LA CIUDAD DE LAS ESTRELLAS



Las seis de la mañana es una hora tan intempestiva para mis costumbres que sólo me pilla despierto cuando se trata de recibir el año nuevo, o si me empeño en herir la madrugada conquense con un clarín destemplado, o en caso de que el sofá frente a la tele se transforme en butaca de patio para descubrir entre sueños cuál ha sido la película ganadora de los Oscars. La pelea de este año se disputaba entre La la land y Moonlight, dos obras estimables pero menores, películas elevadas a la categoría de obras maestras por obra de la mercadotecnia y la escasa memoria cinéfila de estos tiempos que hace pasar por joyas a lo que destaca un poco de la mediocridad general.          

         Debo decir que muchos días después de ver La la land, todavía me sigue acompañando el tarareo incesante de la contagiosa melodía del número de apertura aunque el deslumbramiento que prometía es algo menor del esperado, lo cual suele ocurrir debido a ese exceso de información previa con el que nuestra cinefilia nos impide acudir al cine con la necesaria virginidad. Y es que tras el excitante inicio, la cinta se remansa en una historia convencional de amor entre una camarera aspirante a actriz y un músico con ínfulas de genio que viven sus vidas en Los Ángeles esperando que alguien descubra en ellos su condición de estrella. Aunque todo ello fluye con buena escritura fílmica de la mano del encanto que transmiten las convincentes interpretaciones de Ryan Gosling y Enma Stone, el guión discurre en una suave cuesta abajo que quebranta aquella máxima de Cecil B. de Mille según la cual las películas debían empezar con un terremoto y a partir de ahí, seguir "in crescendo".

        
Moonlight es también una película correcta venida a más por obra y gracia de la mala conciencia de la academia americana acerca del tratamiento de la negritud en el reparto de los premios. Cualquier capítulo de The wire tiene más complejidad estética y moral que esta historia sencilla que al menos no es maniquea ni pretende manipularnos desde sentimentalismos baratos. Sin embargo, a la cinta le falta el aliento poético que demanda una historia que no merecía ser tratada con tanta frialdad.

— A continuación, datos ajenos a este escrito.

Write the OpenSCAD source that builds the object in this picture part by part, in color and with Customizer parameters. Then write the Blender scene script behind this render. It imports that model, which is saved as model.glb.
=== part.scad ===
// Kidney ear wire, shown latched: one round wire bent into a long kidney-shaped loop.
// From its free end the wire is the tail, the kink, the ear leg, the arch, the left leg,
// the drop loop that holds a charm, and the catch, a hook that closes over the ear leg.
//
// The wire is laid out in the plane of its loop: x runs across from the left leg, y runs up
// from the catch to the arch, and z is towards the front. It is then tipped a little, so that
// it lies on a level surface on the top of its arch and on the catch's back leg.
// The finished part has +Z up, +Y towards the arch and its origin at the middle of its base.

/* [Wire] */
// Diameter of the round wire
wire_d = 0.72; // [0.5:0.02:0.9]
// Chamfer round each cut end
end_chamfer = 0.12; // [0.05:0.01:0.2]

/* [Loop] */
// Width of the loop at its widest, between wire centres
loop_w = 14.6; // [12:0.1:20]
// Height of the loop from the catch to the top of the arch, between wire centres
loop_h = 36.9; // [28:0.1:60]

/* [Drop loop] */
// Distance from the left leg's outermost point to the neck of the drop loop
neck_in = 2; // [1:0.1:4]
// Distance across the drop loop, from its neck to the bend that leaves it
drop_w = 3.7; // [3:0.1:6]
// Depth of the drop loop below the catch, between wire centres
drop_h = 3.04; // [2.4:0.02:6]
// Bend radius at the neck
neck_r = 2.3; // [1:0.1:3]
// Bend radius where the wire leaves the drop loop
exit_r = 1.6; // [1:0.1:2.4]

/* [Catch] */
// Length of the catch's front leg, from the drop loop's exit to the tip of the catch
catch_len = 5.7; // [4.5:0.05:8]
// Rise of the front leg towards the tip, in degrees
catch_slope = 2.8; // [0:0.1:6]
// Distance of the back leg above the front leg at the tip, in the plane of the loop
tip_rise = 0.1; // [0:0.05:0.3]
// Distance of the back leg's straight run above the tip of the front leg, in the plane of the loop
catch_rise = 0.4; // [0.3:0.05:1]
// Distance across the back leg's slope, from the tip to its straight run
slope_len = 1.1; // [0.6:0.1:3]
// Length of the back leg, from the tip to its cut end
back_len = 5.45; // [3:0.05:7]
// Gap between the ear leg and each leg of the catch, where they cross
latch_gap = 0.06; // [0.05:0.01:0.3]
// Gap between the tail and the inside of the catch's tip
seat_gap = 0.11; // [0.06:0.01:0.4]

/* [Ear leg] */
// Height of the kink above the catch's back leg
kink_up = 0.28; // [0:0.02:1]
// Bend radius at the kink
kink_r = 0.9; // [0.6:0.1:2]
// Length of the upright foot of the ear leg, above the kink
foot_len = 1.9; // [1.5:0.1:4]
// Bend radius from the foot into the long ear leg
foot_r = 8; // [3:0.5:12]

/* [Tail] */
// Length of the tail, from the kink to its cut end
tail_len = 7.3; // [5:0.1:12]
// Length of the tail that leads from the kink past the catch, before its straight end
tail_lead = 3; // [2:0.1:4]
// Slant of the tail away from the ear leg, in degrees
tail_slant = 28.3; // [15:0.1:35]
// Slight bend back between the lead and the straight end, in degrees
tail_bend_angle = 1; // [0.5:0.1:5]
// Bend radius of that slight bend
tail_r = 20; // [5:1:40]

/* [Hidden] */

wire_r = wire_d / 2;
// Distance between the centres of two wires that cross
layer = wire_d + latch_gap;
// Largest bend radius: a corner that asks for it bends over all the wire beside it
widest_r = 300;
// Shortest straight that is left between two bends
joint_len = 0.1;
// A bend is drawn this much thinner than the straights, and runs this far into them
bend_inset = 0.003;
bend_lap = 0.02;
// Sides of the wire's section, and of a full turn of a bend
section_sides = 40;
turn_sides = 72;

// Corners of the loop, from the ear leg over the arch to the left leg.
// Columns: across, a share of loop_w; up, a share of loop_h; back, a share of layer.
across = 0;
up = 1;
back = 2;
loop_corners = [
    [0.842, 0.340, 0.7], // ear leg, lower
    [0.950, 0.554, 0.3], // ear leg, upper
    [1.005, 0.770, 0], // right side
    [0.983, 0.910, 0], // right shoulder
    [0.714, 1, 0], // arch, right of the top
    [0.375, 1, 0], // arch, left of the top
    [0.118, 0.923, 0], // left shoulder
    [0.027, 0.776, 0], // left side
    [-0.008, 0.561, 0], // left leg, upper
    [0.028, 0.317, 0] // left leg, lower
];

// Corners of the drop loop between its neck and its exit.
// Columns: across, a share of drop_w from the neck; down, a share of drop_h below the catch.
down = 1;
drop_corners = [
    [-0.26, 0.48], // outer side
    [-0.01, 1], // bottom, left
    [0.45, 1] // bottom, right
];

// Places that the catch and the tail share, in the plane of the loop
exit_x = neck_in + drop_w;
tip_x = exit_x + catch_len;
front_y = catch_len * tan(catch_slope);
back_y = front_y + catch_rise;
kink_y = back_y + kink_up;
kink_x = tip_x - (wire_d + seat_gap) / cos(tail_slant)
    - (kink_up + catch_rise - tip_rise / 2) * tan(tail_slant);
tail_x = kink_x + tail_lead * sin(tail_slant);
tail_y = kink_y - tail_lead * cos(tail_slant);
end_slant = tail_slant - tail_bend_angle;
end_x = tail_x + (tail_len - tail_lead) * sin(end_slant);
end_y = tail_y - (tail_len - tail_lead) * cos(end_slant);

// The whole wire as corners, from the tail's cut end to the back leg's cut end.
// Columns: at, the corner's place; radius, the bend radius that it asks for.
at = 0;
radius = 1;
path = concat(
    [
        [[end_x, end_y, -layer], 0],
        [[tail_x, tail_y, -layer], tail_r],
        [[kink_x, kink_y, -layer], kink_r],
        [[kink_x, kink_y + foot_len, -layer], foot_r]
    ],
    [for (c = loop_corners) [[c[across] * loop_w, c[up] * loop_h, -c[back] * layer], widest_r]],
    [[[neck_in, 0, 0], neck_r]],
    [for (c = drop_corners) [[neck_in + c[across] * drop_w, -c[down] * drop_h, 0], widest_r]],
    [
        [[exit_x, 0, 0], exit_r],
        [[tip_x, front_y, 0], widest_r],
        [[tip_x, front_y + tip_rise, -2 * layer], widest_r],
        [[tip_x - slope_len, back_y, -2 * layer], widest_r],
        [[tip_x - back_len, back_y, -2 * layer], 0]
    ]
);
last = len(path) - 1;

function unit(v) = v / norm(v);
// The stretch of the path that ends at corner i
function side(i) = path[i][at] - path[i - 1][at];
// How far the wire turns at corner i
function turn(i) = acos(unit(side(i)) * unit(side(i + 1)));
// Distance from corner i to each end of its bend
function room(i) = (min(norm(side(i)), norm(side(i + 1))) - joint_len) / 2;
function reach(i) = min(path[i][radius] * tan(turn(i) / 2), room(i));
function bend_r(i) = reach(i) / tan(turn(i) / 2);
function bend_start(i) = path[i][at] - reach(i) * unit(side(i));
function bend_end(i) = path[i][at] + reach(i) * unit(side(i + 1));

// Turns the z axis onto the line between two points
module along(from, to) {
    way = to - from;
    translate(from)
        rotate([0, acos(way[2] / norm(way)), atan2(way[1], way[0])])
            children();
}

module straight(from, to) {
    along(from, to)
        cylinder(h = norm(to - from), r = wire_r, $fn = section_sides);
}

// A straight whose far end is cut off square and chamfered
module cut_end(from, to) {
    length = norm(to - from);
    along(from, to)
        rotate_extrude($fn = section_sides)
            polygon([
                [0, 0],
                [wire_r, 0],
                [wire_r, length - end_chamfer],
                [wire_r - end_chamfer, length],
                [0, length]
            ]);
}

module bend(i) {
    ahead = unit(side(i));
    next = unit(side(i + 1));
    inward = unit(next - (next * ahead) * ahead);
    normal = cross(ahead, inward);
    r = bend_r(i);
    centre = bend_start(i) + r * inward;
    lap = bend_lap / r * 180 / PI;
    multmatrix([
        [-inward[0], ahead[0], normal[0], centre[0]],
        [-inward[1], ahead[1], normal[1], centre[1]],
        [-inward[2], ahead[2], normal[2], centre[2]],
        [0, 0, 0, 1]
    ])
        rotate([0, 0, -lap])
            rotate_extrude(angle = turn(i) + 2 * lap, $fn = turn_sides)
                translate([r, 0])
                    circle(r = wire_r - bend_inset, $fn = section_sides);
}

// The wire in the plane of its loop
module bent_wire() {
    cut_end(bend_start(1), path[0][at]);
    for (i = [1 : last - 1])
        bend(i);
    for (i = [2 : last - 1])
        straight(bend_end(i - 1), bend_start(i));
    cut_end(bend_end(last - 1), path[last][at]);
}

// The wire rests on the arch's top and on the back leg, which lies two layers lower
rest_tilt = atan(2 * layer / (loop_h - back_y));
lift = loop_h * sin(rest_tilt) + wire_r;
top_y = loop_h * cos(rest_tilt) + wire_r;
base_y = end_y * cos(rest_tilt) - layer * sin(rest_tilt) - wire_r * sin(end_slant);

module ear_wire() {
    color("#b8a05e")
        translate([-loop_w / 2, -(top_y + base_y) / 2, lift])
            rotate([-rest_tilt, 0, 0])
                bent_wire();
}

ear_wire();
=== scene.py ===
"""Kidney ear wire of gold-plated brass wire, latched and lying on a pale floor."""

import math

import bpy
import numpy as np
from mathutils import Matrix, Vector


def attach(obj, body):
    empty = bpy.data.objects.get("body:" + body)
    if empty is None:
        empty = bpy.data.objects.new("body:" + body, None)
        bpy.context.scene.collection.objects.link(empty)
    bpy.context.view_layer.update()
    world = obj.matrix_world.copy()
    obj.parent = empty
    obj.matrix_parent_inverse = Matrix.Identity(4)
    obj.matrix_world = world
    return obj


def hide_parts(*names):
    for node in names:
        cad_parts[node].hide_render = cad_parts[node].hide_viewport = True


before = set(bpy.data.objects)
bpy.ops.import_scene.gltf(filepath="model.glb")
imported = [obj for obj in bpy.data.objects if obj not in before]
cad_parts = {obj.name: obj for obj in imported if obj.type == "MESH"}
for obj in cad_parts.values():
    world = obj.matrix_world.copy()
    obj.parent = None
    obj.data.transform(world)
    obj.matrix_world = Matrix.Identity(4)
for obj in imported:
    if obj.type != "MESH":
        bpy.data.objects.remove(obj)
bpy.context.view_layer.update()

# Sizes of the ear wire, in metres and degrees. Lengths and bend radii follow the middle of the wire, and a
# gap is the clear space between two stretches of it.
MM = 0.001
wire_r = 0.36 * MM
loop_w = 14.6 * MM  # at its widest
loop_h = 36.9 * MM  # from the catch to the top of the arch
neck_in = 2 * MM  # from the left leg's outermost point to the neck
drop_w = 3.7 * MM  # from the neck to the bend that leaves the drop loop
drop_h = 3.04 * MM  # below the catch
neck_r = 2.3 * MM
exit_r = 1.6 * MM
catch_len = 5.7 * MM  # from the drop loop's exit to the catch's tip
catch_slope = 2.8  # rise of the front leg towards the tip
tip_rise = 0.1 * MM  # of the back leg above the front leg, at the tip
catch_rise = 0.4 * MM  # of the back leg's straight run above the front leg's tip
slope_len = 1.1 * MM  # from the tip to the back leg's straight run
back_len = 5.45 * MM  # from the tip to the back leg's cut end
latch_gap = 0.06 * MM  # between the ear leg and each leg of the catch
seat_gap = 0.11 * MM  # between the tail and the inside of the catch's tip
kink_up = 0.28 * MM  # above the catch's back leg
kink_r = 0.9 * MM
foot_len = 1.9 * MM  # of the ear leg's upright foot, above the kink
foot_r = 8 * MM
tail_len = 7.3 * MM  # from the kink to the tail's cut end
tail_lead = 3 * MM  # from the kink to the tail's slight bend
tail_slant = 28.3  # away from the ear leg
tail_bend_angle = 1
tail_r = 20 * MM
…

La ciudad de las estrellas pretende ser un homenaje al cine musical de siempre realizado en tono menor. Los amantes del musical clásico hubiésemos deseado que el plano secuencia del enamoramiento de los amantes, con esa farola estratégicamente situada en medio de la noche estrellada, se hubiera resuelto en el abrazo de Gosling a su resplandor proclamando exultante su amor con o sin paraguas, pero el director apuesta por sujetar a sus actores dentro de apenas unos tímidos pasos de claqué y comedidas melodías de Hollywood susurradas a media voz.

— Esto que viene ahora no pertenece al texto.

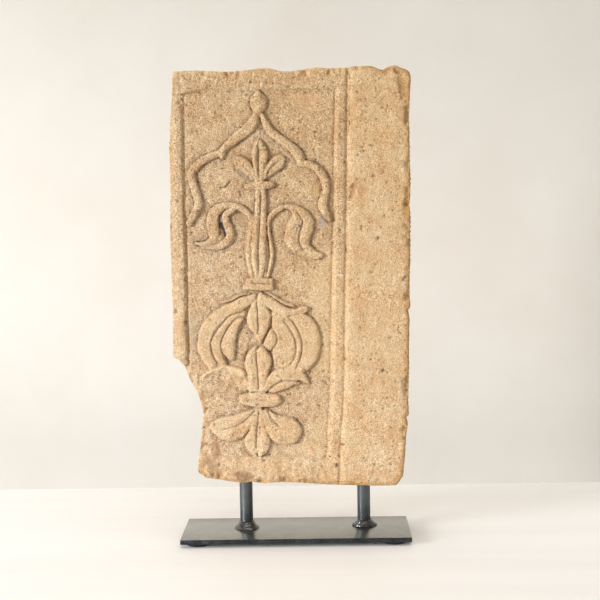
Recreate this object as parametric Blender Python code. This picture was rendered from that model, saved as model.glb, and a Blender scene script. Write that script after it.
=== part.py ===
"""Carved sandstone keystone panel, held upright on a black steel stand.

The stone is a fragment of an architectural panel: a lobed arch over a lily stem, two scrolled
leaves, an onion shaped flower and a hanging lily, beside a band and a wide plain border.
Sizes are in millimetres and become metres when a mesh is made. The origin is under the middle
of the whole piece, +Z is up and the carved face looks towards -Y.
"""

import math

import bmesh
import bpy

MM = 0.001
GAP = 0.3

# Stand: flat steel plate on four pads, two round rods with a weld bead at each foot.
PLATE_WIDTH = 220.0
PLATE_DEPTH = 83.0
PLATE_THICK = 4.5
PLATE_BEVEL = 0.5
PAD_RADIUS = 11.0
PAD_THICK = 3.2
PAD_ROUNDING = 0.8
PAD_FROM_SIDE = 16.0
PAD_FROM_FRONT = 15.0
PAD_SIDES = 24
ROD_RADIUS = 6.35
ROD_SIDES = 24
ROD_CHAMFER = 0.8
ROD_IN_STONE = 45.0
ROD_PLACES = {"left": (-49.1, 3.7), "right": (66.3, 8.1)}
ROD_HOLE_BELOW_STONE = 28.0
WELD_SIDES = 24
WELD_OUT = {"left": 5.4, "right": 5.8}
WELD_UP = {"left": 7.0, "right": 6.0}
WELD_LUMPS = {"left": 0.15, "right": 0.7}
PLATE_UNDERSIDE = PAD_THICK + GAP
PLATE_TOP = PLATE_UNDERSIDE + PLATE_THICK

# Section of a weld bead: shares of its reach outwards, of its height and of its lumps.
WELD_SECTION = [
    (0.0, 0.0, 0.0), (0.88, 0.0, 1.0), (1.0, 0.1, 1.0), (0.62, 0.32, 1.0), (0.3, 0.6, 0.5),
    (0.1, 1.0, 0.0), (0.0, 1.0, 0.0),
]

# Stone: its own frame has X = 0 on the ornament's axis, Z = 0 at its lowest point and depth 0
# on the face of the wide border. It stands a little out of upright.
STONE_AXIS_X = -34.75
STONE_FOOT_Z = PLATE_TOP + 48.5
STONE_FRONT_Y = -27.0
STONE_THICK = 64.0
STONE_LEAN = math.radians(0.9)
BAND_DEPTH = 1.6
GROUND_DEPTH = 4.2
STEP_DRAFT = 0.8
CUTTER_OVER = 6.0
RELIEF_HIGH = 3.2
RELIEF_ROOT = 1.2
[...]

Pese a todo, en medio de la nostalgia inevitablemente tocada por la manida melancolía que produce asistir una vez más al eterno sacrificio del éxito personal en la búsqueda del triunfo profesional, la película se eleva en el tramo final en donde, ahora sí el director saca oro puro de una cámara que danza sin palabras en torno a la historia de lo que pudo haber sido y no fue y por fin convierte el dulce encantamiento que acompaña al espectador durante todo el metraje en la emoción verdadera que provoca saber expresar la tristeza del desamor tan sólo filmando dos miradas.

El estrambótico final de la ceremonia de los Oscars con Bonnie Dunaway y Clyde Beatty robando un poco de gloria a las dos películas del año fue un coherente colofón para sus propuestas argumentales. Los autores de La la land triunfaron en la noche pero no consiguieron besar a la chica. Los creadores de Moonlight, a imagen y semejanza de su protagonista que encerrado en su mundo acaba sobreponiéndose a la vida y sus espinas, vivieron su éxito casi de incógnito, cuando las luces ya se estaban apagando y las celebridades presentes reservaban sus muecas para la próxima película.